落幕(2 / 4)
未得到魔神赐福、凭蛮力挥洒世间魔力的祖先,血液、羽毛和皮肤碎片如无尽海的浪涛汹涌,在二层的工作人员通道前四溅成污浊浪花,仿佛是不可追忆历史上大战结束后的海域。各色魔术的光华在其中混杂,乍亮又湮灭继而此起彼伏,无需尝试分析究竟是哪种高位阶魔术,光是扑面而来的魔力余波就足以让旁观者在那混乱而恶毒的威压下意识到:
他们每个魔都是真心实意地想杀死自己身边的爱人、家人以及陌生人。
弑亲乃恶魔大忌,背弃信任者当被流放,蔑视同族性命者当受君罚……然而在初王终结魔界的堕落与毁灭前这些都不大成立。

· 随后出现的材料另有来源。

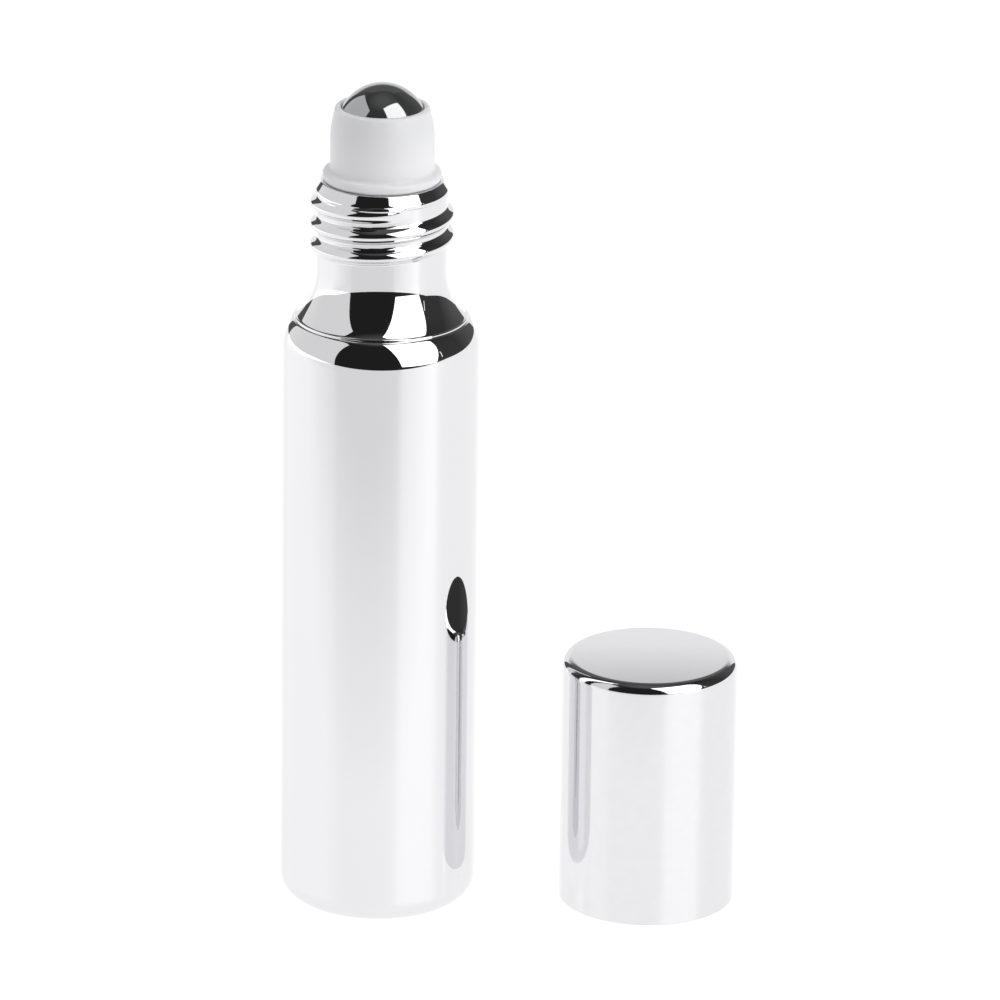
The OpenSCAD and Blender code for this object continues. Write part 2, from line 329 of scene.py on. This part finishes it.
class Finish:
    """A material under construction: its nodes, its surface shader and the object's own coordinates."""

    def __init__(self, name, **values):
        self.material = bpy.data.materials.new(name)
        self.material.use_nodes = True
        self.tree = self.material.node_tree
        self.shader = self.tree.nodes["Principled BSDF"]
        self.place = self.tree.nodes.new("ShaderNodeTexCoord").outputs["Object"]
        for socket, value in values.items():
            self.shader.inputs[socket.replace("_", " ")].default_value = value

    def node(self, kind, links=(), **values):
        """A new node with its values set and its inputs linked."""
        made = self.tree.nodes.new(kind)
        for name, value in values.items():
            setattr(made, name, value)
        for socket, source in dict(links).items():
            if isinstance(source, bpy.types.NodeSocket):
                self.tree.links.new(source, made.inputs[socket])
            else:
                made.inputs[socket].default_value = source
        return made

    def speckle(self, scale, detail, stretch=(1, 1, 1)):
        """Soft noise. The stretch gives how much finer it is along each axis."""
        moved = self.node("ShaderNodeMapping", {"Vector": self.place, "Scale": stretch})
        links = {"Vector": moved.outputs[0], "Scale": scale, "Detail": detail}
        return self.node("ShaderNodeTexNoise", links).outputs["Fac"]

    def scratches(self, scale, width, stretch):
        """Thin lines where a stretched cell pattern has its borders."""
        moved = self.node("ShaderNodeMapping", {"Vector": self.place, "Scale": stretch})
        links = {"Vector": moved.outputs[0], "Scale": scale}
        cells = self.node("ShaderNodeTexVoronoi", links, feature="DISTANCE_TO_EDGE")
        return self.spread(cells.outputs["Distance"], (0, width), (1, 0))

    def spread(self, source, given, wanted):
        """Maps one range of values to another."""
        limits = {"From Min": given[0], "From Max": given[1], "To Min": wanted[0], "To Max": wanted[1]}
        return self.node("ShaderNodeMapRange", {"Value": source, **limits}).outputs[0]

    def together(self, a, b):
        """The sum of two patterns."""
        return self.node("ShaderNodeMath", {0: a, 1: b}, operation="ADD").outputs[0]

    def tint(self, source, low, high):
        """Two tones of the colour, mixed by a pattern."""
        ramp = self.node("ShaderNodeValToRGB", {"Fac": source})
        ramp.color_ramp.elements[0].color = (*low, 1)
        ramp.color_ramp.elements[1].color = (*high, 1)
        self.tree.links.new(ramp.outputs["Color"], self.shader.inputs["Base Color"])

    def rough(self, source):
        """The roughness follows a pattern."""
        self.tree.links.new(source, self.shader.inputs["Roughness"])

    def glow(self, source):
        """The light that the surface gives off follows a pattern."""
        self.tree.links.new(source, self.shader.inputs["Emission Strength"])

    def relief(self, *layers):
        """Bumps, each a pattern and its height in metres."""
        normal = None
        for source, height in layers:
            links = {"Height": source, "Distance": height, "Strength": 1}
            if normal:
                links["Normal"] = normal
            normal = self.node("ShaderNodeBump", links).outputs[0]
        self.tree.links.new(normal, self.shader.inputs["Normal"])


def silver_plating():
    """Vacuum silver under clear lacquer: nearly a perfect mirror, with slight waves as in moulded glass."""
    skin = Finish("silver_plating", Metallic=1)
    waves = skin.speckle(scale=110, detail=1, stretch=(1, 1, 0.5))
    peel = skin.speckle(scale=900, detail=2)
    skin.tint(waves, (0.798, 0.796, 0.812), (0.824, 0.822, 0.835))
    wipes = skin.scratches(scale=260, width=0.015, stretch=(1, 0.35, 1.6))
    fine = skin.spread(peel, MIDTONES, (0.012, 0.03))
    skin.rough(skin.together(fine, skin.spread(wipes, (0, 1), (0, 0.05))))
    skin.relief((waves, 5 * MICRON), (peel, 0.25 * MICRON))
    return skin.material


def silver_behind_glass():
    """The bore and the inside of the body: the silver seen through the bare glass."""
    skin = Finish("silver_behind_glass", Metallic=0.9, Coat_Weight=0.6, Coat_Roughness=0.03)
    swirl = skin.speckle(scale=160, detail=3)
    skin.tint(swirl, (0.6, 0.62, 0.62), (0.74, 0.76, 0.76))
    skin.rough(skin.spread(swirl, MIDTONES, (0.08, 0.2)))
    skin.relief((swirl, 15 * MICRON))
    return skin.material


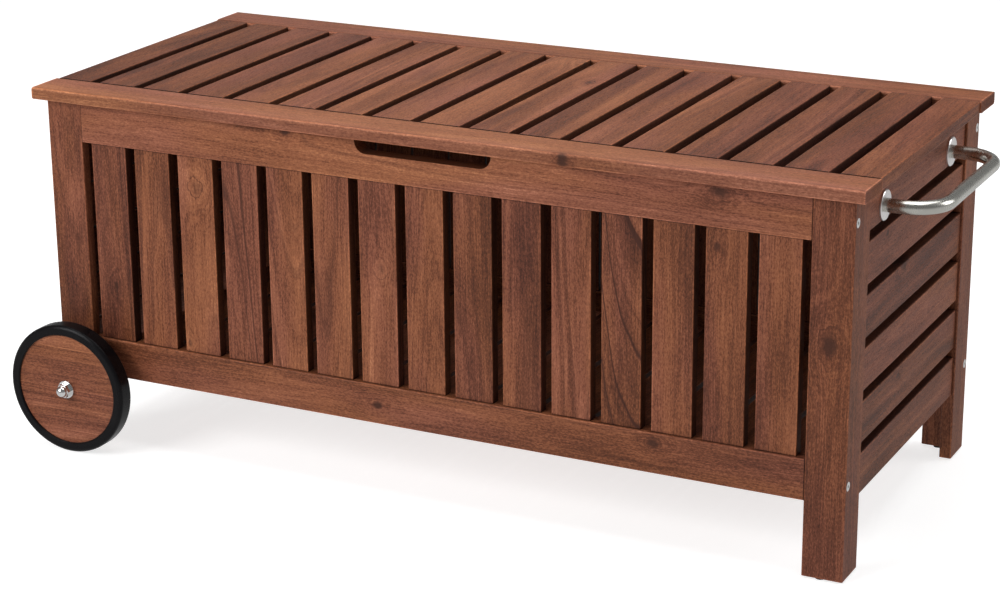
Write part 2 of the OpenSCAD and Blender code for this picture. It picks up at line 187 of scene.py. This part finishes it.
def wood(name, axes, low, high, seed, light=0.0, figure=0.6, streaks=0.25, knots=(), cells=None,
         tilt=None, arris=2.4 * MM, wear_and_highlight=0.85, joint=None, flank=0.0, unshaded_side=0, glued=False):
    """Stained hardwood. axes is grain, width and thickness, such as "zxy". low and high are its corners.

    Rings are cylinders round a pith line beside the board, wobbled by noise and bent round the knots, so
    that all faces agree. light makes the board lighter or darker, figure and streaks say how bold its bands
    and its dark lines are, and tilt is the lean of the pith line. arris is the width of the worn edges,
    which are also painted paler as a highlight, and wear_and_highlight says how pale they are.
    A knot is (along, across, radius, halo): halo lightens or darkens the wood around it.
    cells is (axis, first board's centre, pitch) where one node holds several boards, which then differ.
    Knots are then given from the middle of a board, with the number of that board last. glued boards touch,
    and their glue lines show.
    joint is how far inside the board's ends its joints lie, where painted shade draws them as dark lines.
    flank is painted shade on the narrow sides, most of which face a gap that keeps the light off.
    unshaded_side is the one (-1 or 1) that faces no gap and gets no painted shade.
    """
    g = Graph(name)
    rng = random.Random(seed)
    centre = (Vector(low) + Vector(high)) / 2
    half = (Vector(high) - Vector(low)) / 2
    place = dict(g.axis)
    middle = dict(zip("xyz", centre))
    reach = dict(zip("xyz", half))
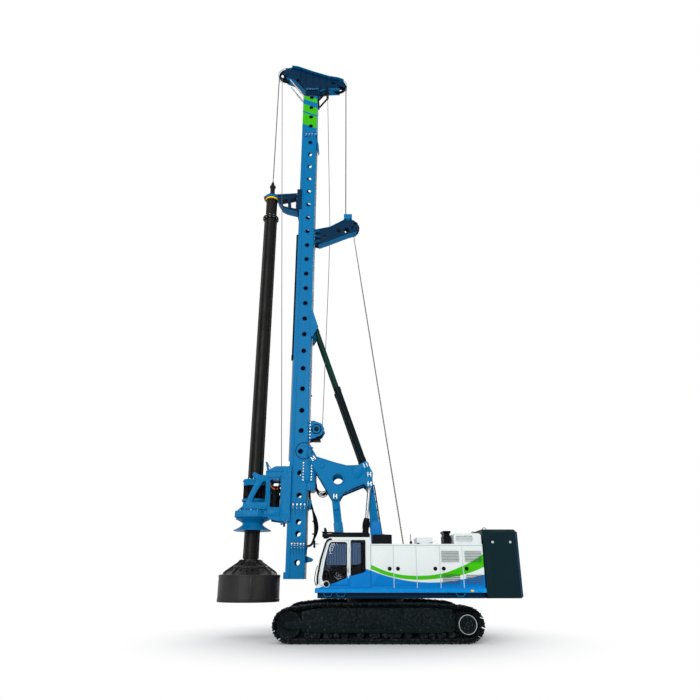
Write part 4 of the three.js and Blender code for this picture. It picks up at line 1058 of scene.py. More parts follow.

施加在砖瓦间的应急魔术以出乎意料的方式被启动,将仍停留在现代的恶魔隔绝在外。他们想要移开视线,却不自觉仔细观察向那些躯体(生或死)诡异多样的断口伤痕,每一根断裂的纤维骨头都无比清晰,医院里资历最老的外伤治疗师恐怕也不会见识到如此多的病例。
粘稠的血缓缓流淌铺满花纹繁复的地板。这大概就是史前的炼狱:血水奔流,业火焚天,成王败寇,弱肉强食,活下来的,为王、为主,尽享此间殊胜,魔界的生存如此艰难,为数不多的粮食旁岂容他人觊觎?
“别去破坏现场啊。”像是回溯到了过于久远的历史,也像是话音刚落就被回复接上。眼睛贴在相机上,而长镜头紧贴那层看不见的魔术正拍照的恶魔按下快门,精密机器清脆的声响像一根来自当下的蛛丝将眩晕的恶魔拉回安全的范围。完成这个动作后他起身在显示器上检查拍摄的效果,澹金眼眸在微皱的双眉下凝视,领班认出来,这是今天协调过要来报道那支新锐乐团的媒体,名记者基尔。
虽然在这种突发场面下怔了神,并且完全从脑袋中搜刮不出应对方法,凭借身体中仍保留的职业素养,领班还是走上前去想要阻止基尔拍摄。
“警备局应该会很需要案发的现场资料。”记者随意晃晃手中的相机,言行却是不容置喙。面对对方进一步试图的反驳和阻拦,说着“你们不会以为能瞒天过海吧?没有我还有别的记者在”他转身沿着长廊去寻找更佳拍摄位置。在他人眼中极具冲击性的画面在基尔的镜头下仅仅就是今晚登报的素材,混着污血的柔金灯火在他的眼瞳和宝石耳钉上闪闪发光。
他腾出一只手捏在耳垂上,听见另一端吵杂而无用的声响。
不同于观众席,乐池空无一人的后台仍保持着演出开始前慌乱里维持的井井有条,同样有员工在争执,海拉目不斜视。入口在乐池侧面,半拢着红丝绒幕帘,沿着乐谱般雕琢过的白玉通道才得登上万众瞩目的中心,不得不说与今夜奢华的乐章极为相配,只可惜未能从中再次领略那位“殿下”的风华绝代。女恶魔悄然踱步而至,侧身在幕帘后观察:似乎是受同样的魔术影响,同样是行尸走肉,嘉宾们空空如也的脑子里只剩下残杀,乐团成员则毫无知觉继续演奏着扭曲。
精妙的魔术,不同的作用被以同样的形式编织在一起。海拉顿时明白了安度西亚斯口中令人恶心的声音“到底”是什么意思。毫无疑问问题就出在这首曲子中,根源在于到底是谁。
正如以元素著称的恶魔驱使冰与火、雷与风,音魔正是可以将声音与魔术捆绑的存在,这等技艺又会随着魔术式的演进为任何精通音乐的恶魔所习得。一流的恶魔用术式构建音乐,而顶级的音魔让任何声音都化为武器。安杜西亚斯的闻名不仅仅因为他的战功赫赫或曾为魔王近臣,严格意义上,他可堪为魔界万声万音之主宰。
如果你不能阻挡隐秘在空气中的刀,你也不能抵抗来自他的音杀。